Parsha Lech Lecha speaks about this, a journey of self discovery. In between the lines, we learn Abraham has to leave what he calls home. The Torah makes explicit Abraham needs to form a new identity apart from where he grew up and the people who help shape him as person.
“And the Lord said to Abram, “Go forth from your land and from your birthplace and from your father’s house, to the land that I will show you.”
G-d never shares his destination. One thing is clear, Abraham must set out away from his land, his father’s home and all he has learned from both places. To look for himself Abraham goes on a journey.

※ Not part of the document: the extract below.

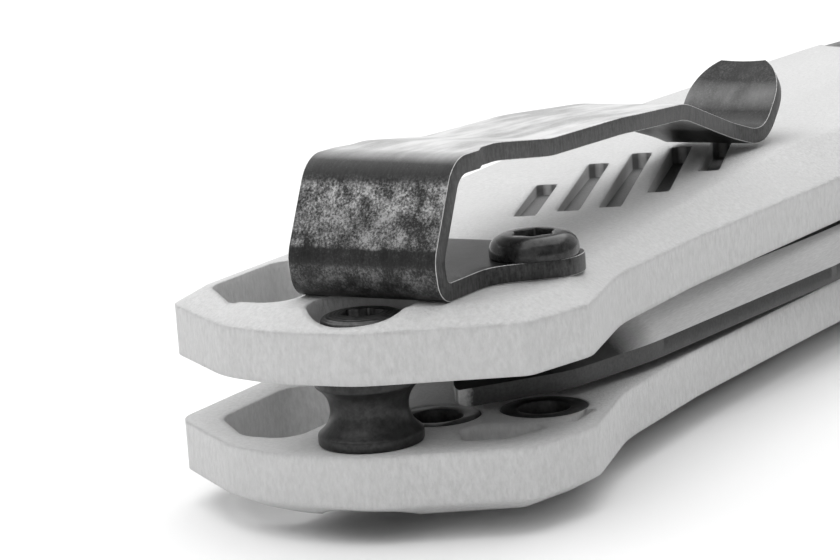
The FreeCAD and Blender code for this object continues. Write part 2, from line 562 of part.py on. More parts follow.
for label, s in (("clip_inserts_clip_side", 1), ("clip_inserts_show_side", -1)):
    b = new_body(label, "dims.clipscrew_x", "dims.clipscrew_y", "0", "clipscrew_turn")
    g = D("gap_half") + 0.01
    fr, br = D("insert_flange_rad"), D("insert_body_rad")
    # a fastened insert is drawn at its thread's flanks, a free one at its thread's root
    ir = D("insert_thread_rad" if s > 0 else "insert_bore_rad")
    ft, ln = D("insert_flange_thick"), D("insert_length")
    pts = [(ir, s * g), (fr, s * g), (fr, s * (g + ft)), (br, s * (g + ft)), (br, s * (g + ln)), (ir, s * (g + ln))]
    sk = sketch(b, label + "_section", "XZ_Plane", shift="dims.clipscrew_pitch / 2")
    sk.addGeometry(geometry([("L", pts[i], pts[(i + 1) % len(pts)]) for i in range(len(pts))]), False)
    rev = revolve(b, label + "_turned", sk)
    pat = b.newObject("PartDesign::PolarPattern", label + "_pair")
    pat.Originals = [rev]
    pat.Axis = (origin_feature(b, "Z_Axis"), [""])
    pat.Angle = 360
    pat.Occurrences = 2
    b.AllowCompound = True
    b.Tip = pat

# -------------------------------------------------------------- pocket clip
clip = new_body("pocket_clip", "0", "dims.clip_axis_y", "0", "clip_turn")
foot, th = D("clip_foot"), D("clip_thick")
# outer face of the strip in side view: foot, bend, arm, contact, lip
C_PTS = [(10.6, foot), (0.15, foot), (-0.12, 6.75), (2.05, 10.97), (6.6, 10.95), (11.9, 10.28), (19.6, 10.12),
         (28.0, 9.55), (38.3, 6.45), (42.2, 9.85)]
C_RAD = [0, 1.2, 1.8, 1.9, 9.0, 9.0, 25.0, 9.0, 2.6, 0]


def offset_open(pts, radii, d):
    """Move an open run of lines to its right by d."""
    out, rr = [], []
    n = len(pts)
    for i in range(n):
        dirs = []
        for j in (i - 1, i):
            if 0 <= j < n - 1:
                ax, ay = pts[j]
                bx, by = pts[j + 1]
                ln = math.hypot(bx - ax, by - ay)
                dirs.append(((bx - ax) / ln, (by - ay) / ln))
        nr = [(dy, -dx) for dx, dy in dirs]
        if len(nr) == 1:
            out.append((pts[i][0] + nr[0][0] * d, pts[i][1] + nr[0][1] * d))
            rr.append(0)
        else:
            k = d / (1 + nr[0][0] * nr[1][0] + nr[0][1] * nr[1][1])
            out.append((pts[i][0] + k * (nr[0][0] + nr[1][0]), pts[i][1] + k * (nr[0][1] + nr[1][1])))
            cross = dirs[0][0] * dirs[1][1] - dirs[0][1] * dirs[1][0]
            rr.append(max(radii[i] - d, 0.1) if cross < 0 else radii[i] + d)
    return out, rr


inner = offset_open(C_PTS, C_RAD, th)
outer_segs = rounded(C_PTS, C_RAD, closed=False)
inner_segs = rounded(inner[0], inner[1], closed=False)


def flip(segs):
    return [(g[0],) + tuple(reversed(g[1:])) for g in reversed(segs)]


loop = outer_segs + [("L", C_PTS[-1], inner[0][-1])] + flip(inner_segs) + [("L", inner[0][0], C_PTS[0])]
pad(clip, "clip_strip", outline_sketch(clip, "clip_side_line", loop, "XZ_Plane"), "16", mid=True)
ch, ah = D("clip_half"), D("clip_arm_half")
box = [(-6, -11), (50, -11), (50, 11), (-6, 11)]
ARM = ([(-2, -ch), (4.7, -ch), (4.95, -ah), (21.0, -ah), (35.2, -2.35), (38.0, -2.75), (42.75, -2.75),
        (42.75, 2.75), (38.0, 2.75), (35.2, 2.35), (21.0, ah), (4.95, ah), (4.7, ch), (-2, ch)],
       [0, 0.1, 0.1, 30, 6, 2.5, 2.3, 2.3, 2.5, 6, 30, 0.1, 0.1, 0])
sk = sketch(clip, "clip_arm_plan", level="dims.clip_split")
sk.addGeometry(geometry(rounded(box, [0] * 4)) + geometry(rounded(*ARM)), False)
pocket(clip, "clip_arm_trim", sk, "8", reverse=True)
TAB = ([(-2, -ch), (4.7, -ch), (5.9, -5.2), (7.2, -6.75), (9.4, -6.6), (10.3, -4.0), (10.6, -0.6), (10.6, 2.0),
        (9.0, ch), (-2, ch)],
       [0, 2.2, 1.2, 1.6, 1.6, 2.5, 1.0, 1.0, 0.8, 0])
# the lip and the contact share the lower range, so the trim keeps them too
LIP = ([(30.0, -2.77), (35.2, -2.35), (38.0, -2.75), (42.75, -2.75), (42.75, 2.75), (38.0, 2.75),
        (35.2, 2.35), (30.0, 2.77)],
       [0, 6, 2.5, 2.3, 2.3, 2.5, 6, 0])
sk = sketch(clip, "clip_foot_plan", level="dims.clip_split")
sk.addGeometry(geometry(rounded(box, [0] * 4)) + geometry(rounded(*TAB)) + geometry(rounded(*LIP)), False)
pocket(clip, "clip_foot_trim", sk, "8")
a = math.radians(D("clipscrew_turn"))
sk = sketch(clip, "clip_hole_plan", level="dims.clip_split")
ct = math.radians(-D("clip_turn"))
for q in (-1, 1):
    gx = D("clipscrew_x") + q * rad * math.cos(a)
    gy = D("clipscrew_y") + q * rad * math.sin(a) - D("clip_axis_y")
    sk.addGeometry(Part.Circle(V(gx * math.cos(ct) - gy * math.sin(ct), gx * math.sin(ct) + gy * math.cos(ct), 0), V(0, 0, 1), D("clip_hole_rad")), False)
pocket(clip, "clip_holes", sk, "8")
# seat for the flush screw, behind the bend
sk = sketch(clip, "clip_flush_seat_plan", level="dims.clip_foot + 0.35")
gx = D("clipscrew_x") - rad * math.cos(a)
gy = D("clipscrew_y") - rad * math.sin(a) - D("clip_axis_y")
sk.addGeometry(Part.Circle(V(gx * math.cos(ct) - gy * math.sin(ct), gx * math.sin(ct) + gy * math.cos(ct), 0), V(0, 0, 1), 1.93), False)
pocket(clip, "clip_flush_seat", sk, "1.2", reverse=True)

# ------------------------------------------------------------ check, write
doc.recompute()
bad = []
for o in doc.Objects:
    if any(t in o.State for t in ("Invalid", "Error")):
        bad.append("%s %s" % (o.Name, o.State))
for b in NODES:
    if b.Shape.isNull() or not b.Shape.isValid():
        bad.append("%s has no valid shape" % b.Label)
for f in CUTS:
    base = f.BaseFeature.Shape
    if base.Volume - f.Shape.Volume < 1e-3:
        bad.append("%s cuts nothing" % f.Name)
if bad:
    raise RuntimeError("; ".join(bad))
os.makedirs("parts", exist_ok=True)
box = FreeCAD.BoundBox()
for b in NODES:
    b.Shape.exportStep("parts/%s.step" % b.Label)
    bb = b.Shape.BoundBox
    box.add(bb)
    print("%-28s solids %d volume %9.2f  x %.2f %.2f  y %.2f %.2f  z %.2f %.2f" % (
        b.Label, len(b.Shape.Solids), b.Shape.Volume, bb.XMin, bb.XMax, bb.YMin, bb.YMax, bb.ZMin, bb.ZMax))
print("whole", box)
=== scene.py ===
import bpy, bmesh, math
from mathutils import Vector, Matrix


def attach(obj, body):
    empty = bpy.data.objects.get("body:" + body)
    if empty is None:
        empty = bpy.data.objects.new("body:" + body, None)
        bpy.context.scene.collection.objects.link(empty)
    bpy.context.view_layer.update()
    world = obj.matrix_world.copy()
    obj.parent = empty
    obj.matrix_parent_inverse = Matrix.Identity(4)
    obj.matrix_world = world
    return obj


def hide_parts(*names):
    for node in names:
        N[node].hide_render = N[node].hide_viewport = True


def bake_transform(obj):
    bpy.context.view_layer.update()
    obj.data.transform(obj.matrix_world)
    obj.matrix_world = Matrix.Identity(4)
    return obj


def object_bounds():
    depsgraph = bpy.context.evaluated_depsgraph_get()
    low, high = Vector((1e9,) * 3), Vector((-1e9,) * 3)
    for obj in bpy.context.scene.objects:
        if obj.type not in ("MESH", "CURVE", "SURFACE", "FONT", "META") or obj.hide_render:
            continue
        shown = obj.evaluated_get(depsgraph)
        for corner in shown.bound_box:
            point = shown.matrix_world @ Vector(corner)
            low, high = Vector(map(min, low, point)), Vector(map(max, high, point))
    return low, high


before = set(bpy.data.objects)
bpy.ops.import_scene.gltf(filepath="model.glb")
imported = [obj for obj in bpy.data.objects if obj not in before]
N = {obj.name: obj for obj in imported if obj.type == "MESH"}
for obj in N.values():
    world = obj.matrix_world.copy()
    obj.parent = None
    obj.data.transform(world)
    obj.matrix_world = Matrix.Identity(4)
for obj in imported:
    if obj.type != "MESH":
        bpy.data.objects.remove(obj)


def _plain(b):
    return [[float(x) for x in c] for c in b]


CAD_BOX = _plain(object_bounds())
scene = bpy.context.scene
scene.view_settings.view_transform = "Standard"
scene.view_settings.look = "None"
scene.view_settings.exposure = 0.0
scene.view_settings.gamma = 1.0

# row frame = rear spacer axis at mid gap, moved by this many millimetres
OX, OY, OZ = -49.65, -4.19, 5.6


def P(x, y, z):
    """Millimetres from the rear spacer's axis at mid gap, to metres in the row frame."""
    return Vector(((x + OX) / 1000.0, (y + OY) / 1000.0, (z + OZ) / 1000.0))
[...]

From the Midrash we learn Abraham brakes his fathers idols. Deep-rooted in his culture is idolatry. The people of his homeland have practices not in line with Torah values. That’s all we know. What is clear is Abraham is the father of many nations and the father of monotheism. In order to get achieve this truth we needed to find himself. He needed to be able to hear God and learn his ways. Abraham needed the space to clear his mind. To carve a path free of the costumes of his homeland and specially his father’s home. Abraham set out to workout any and all learned behaviors from his childhood. His jourmey to detach from any disturbing experiences or trauma.
God gives Abraham 10 test. He was tested to see how he behaved under those circumstances. Was he going to take the same approach as his father? Or follow the inner voice of his new found identity, a new outlook. The 10 test was all about behavior.
What Abraham did is a hard task; to be open to form a new self. To aligned yourself to the infinite energy and do what’s asked according to Torah is challenging. It’s a consistent alignment. Our brain develops pathways that make us behave and react in a certain way. A way close to what we know, the home we grew up in. The challenge is to aligned ourselves, instead of reacting.
To give my child what he needs, I have to align myself to his needs and what he is saying. To create a safe, healthy home requires work and effort of aligning yourself to what’s needed that day, that week to feed the higher family purpose. It’s always to think about the child. That’s what gets us close to a happy, kind child. It is only a happy, kind child that will do well in his lifetime and shape future generations.
Lech Lecha is an empowering Parsha. We have the power to decide what our future will be. We have the power to heal ourselves from any childhood traumas. ALl we have to do is align ourselves and set out on a journey of self discovery. G-d will show us the way.